Design goals
Note: this section is more of an informal and opinionated discussion than the rest of the spec. It is the author's hope that it will later be useful as a reference point when someone inevitably asks: "What in the world were they thinking?"
The wharf protocol is designed with these goals in mind:
- Minimize network bandwidth usage
- Assume as little as possible about the payload
- Don't require smart servers
- Make sure file formats are open and highly compatible
The rsync algorithm1 is the most notable piece of prior art wharf is based on, and has been widely used by both prominent open-source projects (Debian, Gentoo, etc.) and companies alike (cf. Dropbox's librsync fork).
In fact, it's safe to say that many proprietary patching solutions are based on the same principles, but end up riddled with bugs and inefficiencies due to the closed-source and non-essential nature of these operations to businesses4.
As co-operator of a large game hosting platform, the author felt it was important to provide the community with a solid open specification, suited for their needs and that can hopefully be adopted rapidly by different actors of the game development community.
In defense of simplicity
It is important to note that, for certain payloads, other algorithms may yield significantly better results. The author's goal is not to top any benchmark, but to provide a practical solution that performs well under a variety of conditions.
For example, bsdiff or courgette may provide a much smaller diff between two versions of an executable. Part of the reason is that they disassemble certain files, then compare the assembly code. Applying the patch implies disassembling the old version, applying the patch to the assembly code, then reassembling, and then applying a few byte-level corrections
As a result, binary diffing tools like those mentioned above:
- Perform significantly better on binaries, but not necessarily on other types of files
- Require a significant amount of memory to run.2
- Contain a non-trivial amount of code, making auditing or alternative implementations impractical
In other words, it makes perfect sense for a Linux distribution project to use bsdiff to compute patches for packages which contain files of at most a hundred megabytes, or for a company like Google to roll out their own highly-specific algorithm to deploy silent upgrades to their browser several times per day to a billion daily users.
However, limiting ourselves to a simpler algorithm allows us to generate patches on the client side, rather than uploading the entire thing and letting the diff computation up to some powerful server. This enables incremental uploads as well as a lower maintenance cost for the backend.
In defense of dumb servers
Similarly, a "smart server" approach to software updates could enable faster delivery to the end-user. With a smart server, a user N versions behind the latest one could receive a single, custom-made patch, rather than having to download N separate patches and apply them.
On the other hand, maintaining a fleet of smart servers, properly balancing the load between them, making informed choices about the maximum duration of sessions and keeping the attackers at bay requires a lot more resources and knowledge than hosting static files on one of the many affordable cloud offerings.
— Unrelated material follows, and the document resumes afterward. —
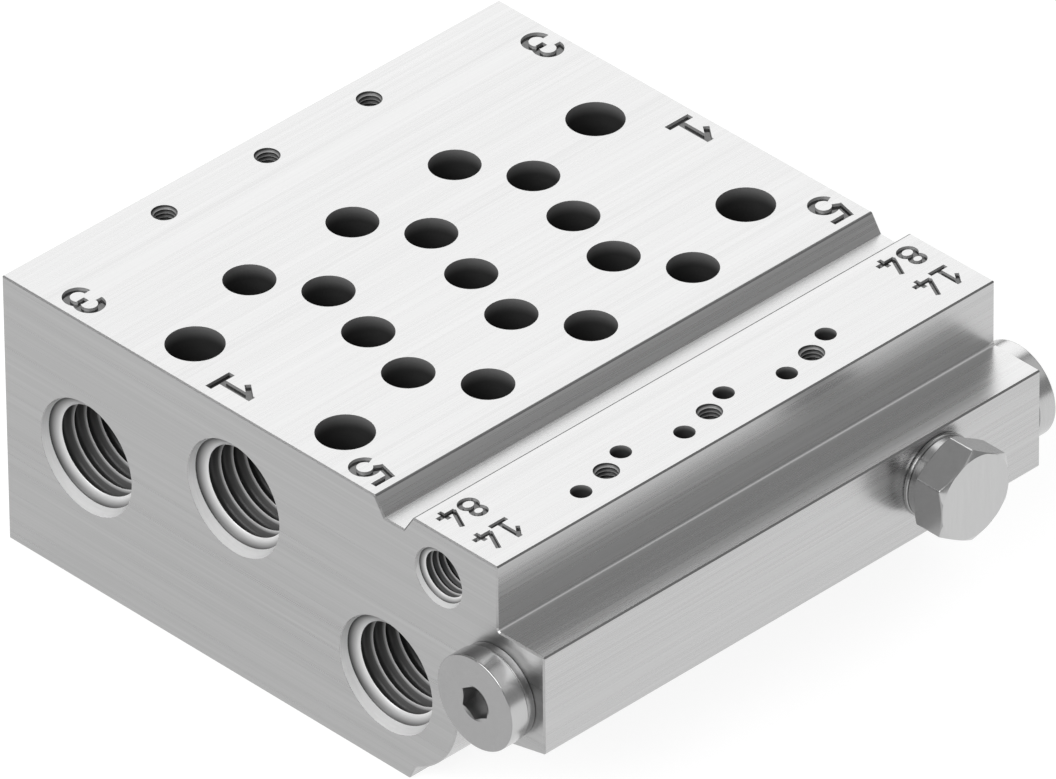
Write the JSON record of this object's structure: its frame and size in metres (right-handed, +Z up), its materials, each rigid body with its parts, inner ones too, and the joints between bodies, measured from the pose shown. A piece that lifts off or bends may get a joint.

Therefore, this specification places itself continuously on the side of smaller entities, either individuals or collectives, with limited resources, and tries to provide them with a specification that, while useful in its basic state, enables adaptative improvement — such as processing patch files to further reduce their size and increase bandwidth savings.
File formats and lessons from history
According to the skeptics, there are two kinds of file formats:
- Impenetrable ones (binary formats)
- Inefficient ones (text formats)
However, over the years, several standardized binary data interchange formats have surfaced, including Google's protobuf. At the time of this writing, official protobuf implementations exist for nine programming languages (C++, Java, Python, Objective-C, C#, JavaNano, JavaScript, Ruby and Go), and have the following properties:
- Automatically-generated parser/generator/data structures
- ... from a single, language-agnostic and human-readable spec (
*.proto
files) - ... that is expressive enough for streaming file formats
- ... and allows adding fields while maintaining backwards compatibility
This was all the author needed to be convinced. It was also, at the time the decision was made, one of the fastest formats to deserialize/serialize to.
Footnotes
1. described in Andrew Tridgell's 1999 PHD thesis, Efficient Algorithms for Sorting and Synchronization ↩
2. bsdiff is quite memory-hungry. It requires max(17n,9n+m)+O(1) bytes of memory, where n is the size of the old file and m is the size of the new file. bspatch requires n+m+O(1) bytes. (source) ↩
3. The author would like to insist on the fact that nothing in the wharf specification precludes a solution where multiple-version-hops patches are made available. A backend could definitely combine smaller patches together into larger patches, getting rid of obsolete data along the way. See backend notes for a more in-depth write-up on the matter. ↩
4. Dropbox being a notable exception, of course, but it still isn't in their interest for their userbase to fully understand, implement, and deploy their file synchronization system. Whereas this spec comes from a company that would still be sustainable even if every one of its users rolled their own wharf implementation, and can afford to offer the rest of them a high-quality implementation-as-a-service of it. ↩